Definitions (the important part is the addition definition at the bottom)

Let assume the following hierarchy:

abstract class shf;
case class const(c: Integer) extends shf
case class POP(i: nat, p: shf) extends shf
case class POW(i: nat, p: shf, q: shf) extends shf

where nat is the type for naturals including zero. We state also a property on the hierarchy called normality given by the function:

def normal(p: shf) = p match {
 case const(c) => true
 case POP(i,p) => i > 0 && normal(p) && p = POW(_,_,_)
 case POW(i,p,q) => i > 0 && normal(p) && normal(q) && p != POW(_,_,0)
}

Assume we have some type shfn to say that we have a shf with the normality property.

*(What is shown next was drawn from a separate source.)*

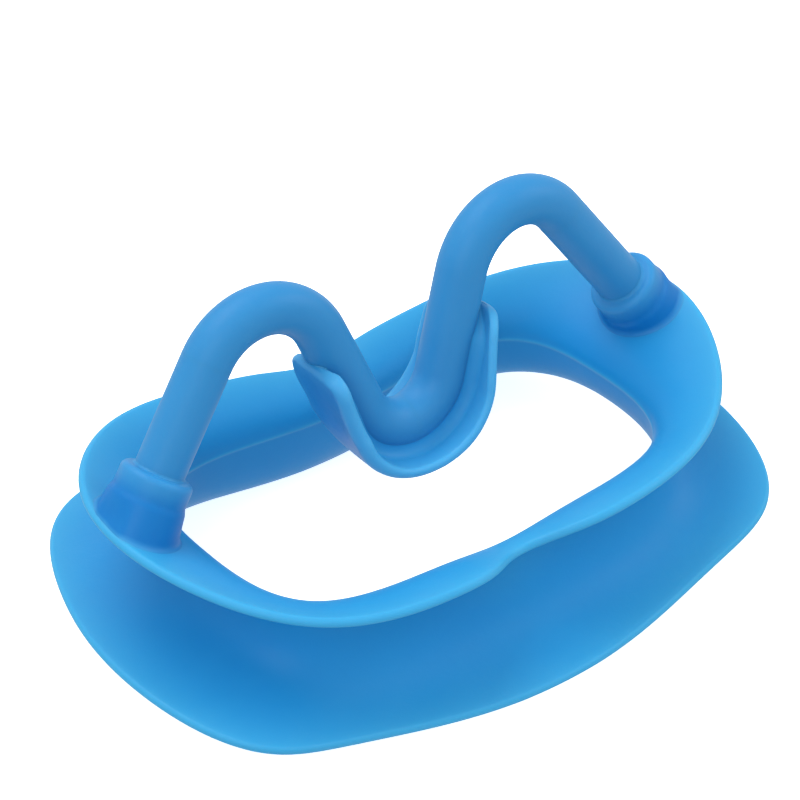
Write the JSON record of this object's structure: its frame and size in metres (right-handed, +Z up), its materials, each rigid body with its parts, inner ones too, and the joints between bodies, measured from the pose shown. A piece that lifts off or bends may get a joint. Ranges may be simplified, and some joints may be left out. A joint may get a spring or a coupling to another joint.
{
  "type": "intraoral lip and cheek retractor",
  "caption": "Soft one-size ring with a waist between two flared flanges that holds the lips open, and a W-shaped rod over it that carries a tongue shield.",
  "frame": {"origin": "centre of the footprint, in the plane the larger flange rests on", "axes": "+Z up, from the outer flange to the inner flange and the bow; X along the width of the mouth; -Y towards the side with the frenum relief"},
  "size_m": [0.0954, 0.066, 0.0458],
  "materials": {
    "ring": "satin translucent silicone, mid blue",
    "rod": "satin silicone, slightly deeper blue where it is thick",
    "shield": "satin translucent silicone, mid blue"
  },
  "bodies": {
    "ring": {"outer_flange": "ring", "neck_band": "ring", "inner_flange": "ring", "socket_boss_left": "ring", "socket_boss_right": "ring", "socket_collar_left": "ring", "socket_collar_right": "ring"},
    "arches": {"arch_left": "rod", "arch_right": "rod"},
    "guard": {"guard_rod": "rod", "tongue_shield": "shield"}
  },
  "joints": [
    {"name": "bow_swing", "type": "hinge", "parent": "ring", "child": "arches", "pos_m": [0, 0.00277, 0.02354], "axis": [1, 0, 0], "range_deg": [-12, 12], "stiffness_Nm_per_rad": 0.06},
    {"name": "guard_twist", "type": "hinge", "parent": "arches", "child": "guard", "pos_m": [0, 0.00545, 0.04267], "axis": [1, 0, 0], "range_deg": [-15, 15], "stiffness_Nm_per_rad": 0.04}
  ]
}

Then also define these functions:

def pop(i: nat, p: shfn) = {
 case i = 0 or p = const(_) => p
 case p = POP(j,q) => POP(i+j,q)
 case _ => POP(i,p)
}

Denote nat* the naturals without zero:

def pow(i: nat*, p: shfn) = {
 case p = 0 => pop(1,q)
 case p = POW(j,r,0) => POW(i+j,r,q)
 case _ => POW(i,p,q)
}

Finally, define the addition operation:

if (x = const(c1)) {
 if(y = const(c2))       c1+c2 (over the integers)
 else if(y = POP(i,p))   POP(i,x+p)
 else if(y = POW(i,p,q)) POW(i,p,x+q) 
}

if(y = const(c)) y+x

if(x = POP(i,p) && y = POP(j,q)){
 if(i=j)        pop(i,p+q)
 else if(i > j) pop(j,POP(i-j,p)+q)
 else if(i < j) pop(j,POP(j-i,q)+p)
}

if(x = POP(i,p) && y = POW(j,q,r)){
 if(i=1) POW(j,q,r+p)
 else    POW(j,q,r+POP(i-1,p))
}

if(y = POP(i,p) && x = POW(j,q,r)) y+x 

if(x = POW(i,p,q) && y = POW(j,r,s)){
 if(i=j)        pow(i,p+r,q+s)
 else if(i > j) pow(j,POW(i-j,p,0)+r,q+s)
 else           pow(i,POW(j-i,r,0)+p,s+q)
}

The problem

I'm trying to prove that if $x,y$ are normal then $x+y$ is also normal. But the induction is not trivial to me.

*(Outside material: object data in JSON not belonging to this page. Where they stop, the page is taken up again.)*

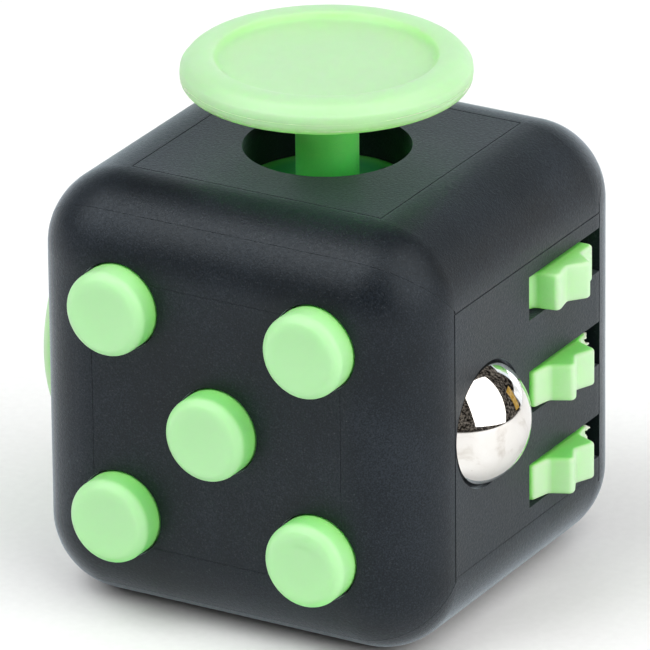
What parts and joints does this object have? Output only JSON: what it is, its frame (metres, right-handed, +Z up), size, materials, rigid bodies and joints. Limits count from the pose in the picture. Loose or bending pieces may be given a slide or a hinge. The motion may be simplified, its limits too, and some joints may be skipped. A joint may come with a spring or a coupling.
{
  "type": "fidget cube",
  "caption": "Palm-size desk toy cube with click buttons, gliding joystick, thumb gears, rolling ball, spin dial, flip rocker and thumb dish.",
  "frame": {"origin": "centre of the cube's bottom face, which is also the bottom centre of the whole part's box", "axes": "+Z up towards the joystick, -Y out of the button face, +X out of the gear and ball face, -X out of the dial face, +Y out of the rocker face"},
  "size_m": [0.0388, 0.0372, 0.0402],
  "materials": {
    "black_shell": "fine satin mould texture",
    "green_plastic": "satin translucent light green",
    "inner_plastic": "natural moulded",
    "silicone": "soft translucent",
    "spring_steel": "bright",
    "screw_steel": "zinc",
    "chrome_steel": "mirror"
  },
  "bodies": {
    "cube": {"shell_a": "black_shell", "shell_b": "black_shell", "button_plate": "inner_plastic", "button_plate_screws": "screw_steel", "snap_dome_top_left": "spring_steel", "snap_dome_centre": "spring_steel", "snap_dome_bottom_right": "spring_steel", "quiet_pad_top_right": "silicone", "quiet_pad_bottom_left": "silicone", "joystick_retainer": "inner_plastic", "retainer_screws": "screw_steel", "joystick_spring": "spring_steel", "gear_axle": "screw_steel", "gear_spacers": "inner_plastic", "gear_bracket": "inner_plastic", "gear_bracket_screws": "screw_steel", "ball_guide": "inner_plastic", "ball_guide_screws": "screw_steel", "ball_spring": "spring_steel", "rocker_pin": "screw_steel", "rocker_frame": "inner_plastic", "rocker_frame_screws": "screw_steel"},
    "button_top_left": {"button_top_left": "green_plastic"},
    "button_top_right": {"button_top_right": "green_plastic"},
    "button_centre": {"button_centre": "green_plastic"},
    "button_bottom_left": {"button_bottom_left": "green_plastic"},
    "button_bottom_right": {"button_bottom_right": "green_plastic"},
    "joystick_slider": {"slide_ring": "inner_plastic"},
    "joystick": {"joystick_cap": "green_plastic", "joystick_base": "green_plastic", "joystick_screw": "screw_steel"},
    "gear_upper": {"gear_upper": "green_plastic"},
    "gear_middle": {"gear_middle": "green_plastic"},
    "gear_lower": {"gear_lower": "green_plastic"},
    "ball_cup": {"ball_cup": "inner_plastic"},
    "ball": {"steel_ball": "chrome_steel"},
    "dial": {"spin_dial": "green_plastic", "dial_washer": "inner_plastic", "dial_screw": "screw_steel"},
    "rocker": {"rocker": "green_plastic", "rocker_plunger": "screw_steel", "rocker_spring": "spring_steel"}
  },
  "joints": [
    {"name": "button_top_left_press", "type": "slide", "parent": "cube", "child": "button_top_left", "axis": [0, 1, 0], "range_m": [0, 0.0008], "stiffness_N_per_m": 900, "springref_m": -0.0005, "deforming": ["snap_dome_top_left"]},
    {"name": "button_centre_press", "type": "slide", "parent": "cube", "child": "button_centre", "axis": [0, 1, 0], "range_m": [0, 0.0008], "stiffness_N_per_m": 900, "springref_m": -0.0005, "deforming": ["snap_dome_centre"]},
    {"name": "button_bottom_right_press", "type": "slide", "parent": "cube", "child": "button_bottom_right", "axis": [0, 1, 0], "range_m": [0, 0.0008], "stiffness_N_per_m": 900, "springref_m": -0.0005, "deforming": ["snap_dome_bottom_right"]},
    {"name": "button_top_right_press", "type": "slide", "parent": "cube", "child": "button_top_right", "axis": [0, 1, 0], "range_m": [0, 0.0008], "stiffness_N_per_m": 900, "springref_m": -0.0005, "deforming": ["quiet_pad_top_right"]},
    {"name": "button_bottom_left_press", "type": "slide", "parent": "cube", "child": "button_bottom_left", "axis": [0, 1, 0], "range_m": [0, 0.0008], "stiffness_N_per_m": 900, "springref_m": -0.0005, "deforming": ["quiet_pad_bottom_left"]},
    {"name": "joystick_slide_x", "type": "slide", "parent": "cube", "child": "joystick_slider", "axis": [1, 0, 0], "range_m": [-0.0025, 0.0025], "stiffness_N_per_m": 160, "deforming": ["joystick_spring"]},
    {"name": "joystick_slide_y", "type": "slide", "parent": "joystick_slider", "child": "joystick", "axis": [0, 1, 0], "range_m": [-0.0025, 0.0025], "stiffness_N_per_m": 160, "deforming": ["joystick_spring"]},
    {"name": "gear_upper_spin", "type": "hinge", "parent": "cube", "child": "gear_upper", "pos_m": [0.01375, 0.0053, 0.02395], "axis": [0, 0, 1], "continuous": true},
    {"name": "gear_middle_spin", "type": "hinge", "parent": "cube", "child": "gear_middle", "pos_m": [0.01375, 0.0053, 0.0165], "axis": [0, 0, 1], "continuous": true},
    {"name": "gear_lower_spin", "type": "hinge", "parent": "cube", "child": "gear_lower", "pos_m": [0.01375, 0.0053, 0.0091], "axis": [0, 0, 1], "continuous": true},
    {"name": "ball_press", "type": "slide", "parent": "cube", "child": "ball_cup", "axis": [-1, 0, 0], "range_m": [0, 0.0006], "stiffness_N_per_m": 1200, "springref_m": -0.0005, "deforming": ["ball_spring"]},
    {"name": "ball_roll", "type": "hinge", "parent": "ball_cup", "child": "ball", "pos_m": [0.01443, -0.00576, 0.0165], "axis": [0, 0, 1], "continuous": true},
    {"name": "dial_spin", "type": "hinge", "parent": "cube", "child": "dial", "pos_m": [-0.0165, 0, 0.0165], "axis": [-1, 0, 0], "continuous": true},
    {"name": "rocker_flip", "type": "hinge", "parent": "cube", "child": "rocker", "pos_m": [0, 0.0139, 0.0165], "axis": [1, 0, 0], "range_deg": [0, 20]}
  ]
}
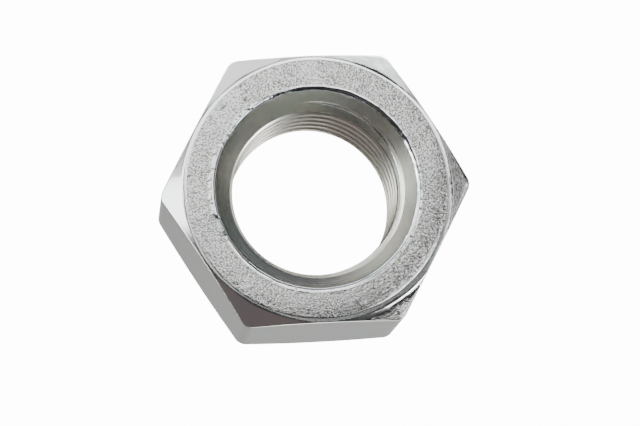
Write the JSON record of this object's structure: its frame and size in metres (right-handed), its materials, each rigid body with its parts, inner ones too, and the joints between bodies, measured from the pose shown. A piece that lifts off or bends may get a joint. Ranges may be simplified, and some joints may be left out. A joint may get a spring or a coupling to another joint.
{
  "type": "hexagon nut",
  "caption": "Bright zinc-plated hexagon nut with turned-off corners, a wide countersink at each end and a fine right-hand internal thread.",
  "frame": {"origin": "centre of the lower bearing face, on the thread axis", "axes": "+Z along the thread axis, out of the upper bearing face; +X through one corner of the hexagon; +Y square to two of its flats"},
  "size_m": [0.0274, 0.024, 0.013],
  "materials": {
    "zinc_steel": "bright zinc plate over a rough forged face, satin"
  },
  "bodies": {
    "root": {"nut_body": "zinc_steel"}
  },
  "joints": []
}
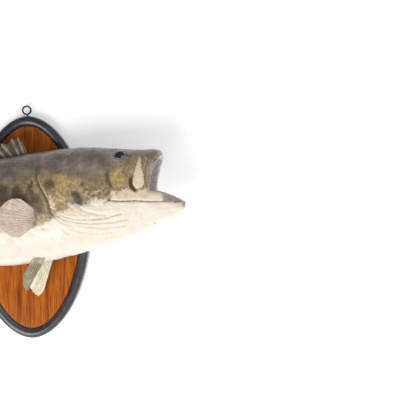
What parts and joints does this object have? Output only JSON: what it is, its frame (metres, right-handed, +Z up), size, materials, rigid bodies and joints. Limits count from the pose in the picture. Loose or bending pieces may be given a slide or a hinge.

I tried to split it. First I consider $x$ to be constant and everything went well by using the corresponding induction hypothesis.

The problem appears when I consider $x$ to be $POP$ and I do induction on $y$. When $y$ is also $POP$ I have to rely on the $POW$ case because note that as $x,y$ are normal and instances of $POP$ then their second components need to be instances of pow. The other cases for this situation then need the $POP-POW$ case. But proving the $POP-POW$ case could potentially lead to a $POP-POP$ case again.

How can I structure my proof to succeed?

You may want to look at the actual proof on ACL2 here. Also, if you have any ideas to simplify the problem (to make it more easy to reason about and describe it) please let me know.

Intuition

Intuitively a POP construct represents a jump in the list of variables where our shf form is evaluated and a POW represents a polynomial in current variable x of the form $x^i \cdot p + q$. So normality for POP means that the jumping index is as big as possible (there cannot be nested POPs) and normality for POW means the power index $i$ is as big as possible.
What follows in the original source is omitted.